Even if the conditions for you to reconcile are met, you will continue to encounter marital difficulties. Both of you should do all you can to overcome them (see LCL, 721–25). The regular use of spiritual means—prayer and the reception of the sacraments of penance and the Eucharist—will be essential. And so will be unquestioning determination by both of you faithfully to fulfill your mutual responsibilities, so that you will be good spouses and parents who may hope to live together forever in heaven.

112. At present, a moral and pastoral adviser should presume this marriage valid and try to help the couple overcome their difficulties: see CIC, cc. 1060; 1063, 4°; 1695. However, if the questioner eventually were civilly divorced, it might be appropriate to suggest to her that she look into the possibility of asking a tribunal to consider the case. Her narrative suggests several possible grounds on which the marriage might be judged null.

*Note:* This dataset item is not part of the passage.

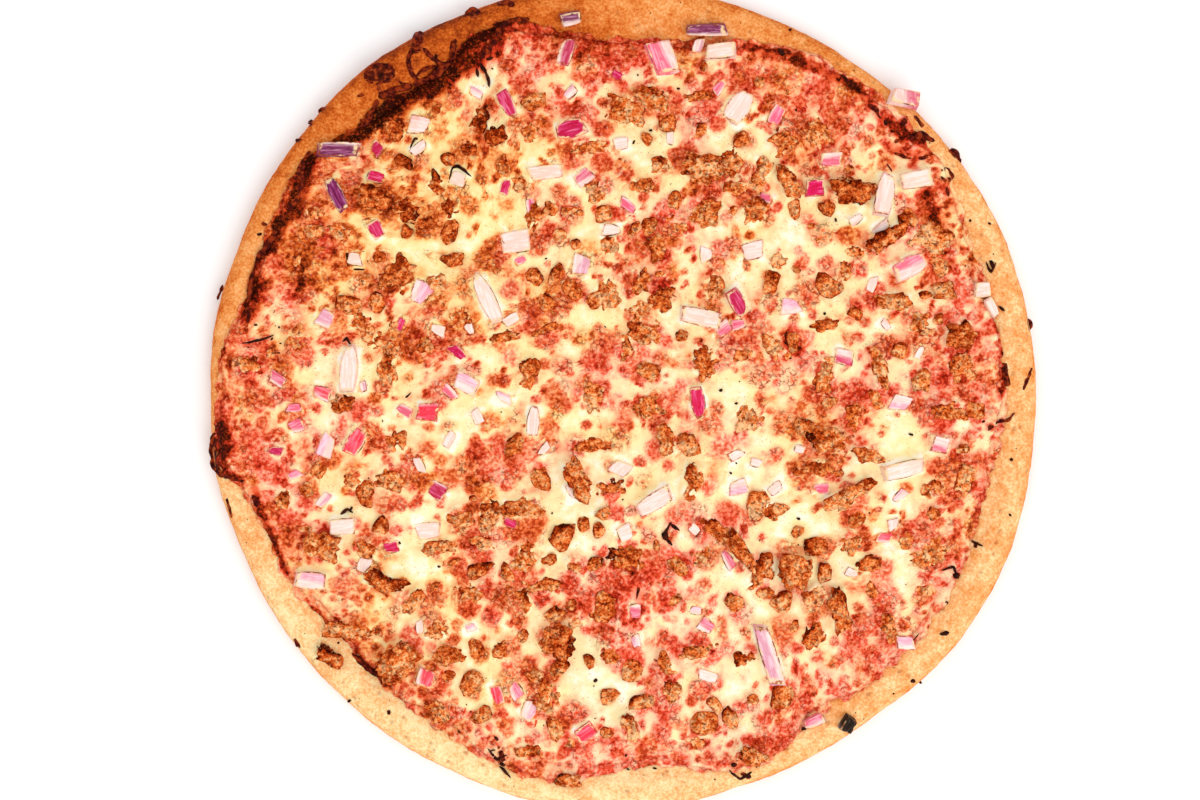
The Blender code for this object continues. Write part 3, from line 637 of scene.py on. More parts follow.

113. Even when couples live apart for reasons other than marital discord, they are much more likely to divorce than cohabiting couples; see Ronald R. Rindfuss and Elizabeth Hervey Stephen, “Marital Noncohabitation: Separation Does Not Make the Heart Grow Fonder,” Journal of Marriage and the Family, 52 (1990): 259–70. Thus, I recognize that excluding sexual intercourse during the separation risks alienating the husband and leading to infidelity by both spouses. Still, the reasons given seem to me sufficient to rule out the questioner’s proposal to separate from board but not bed.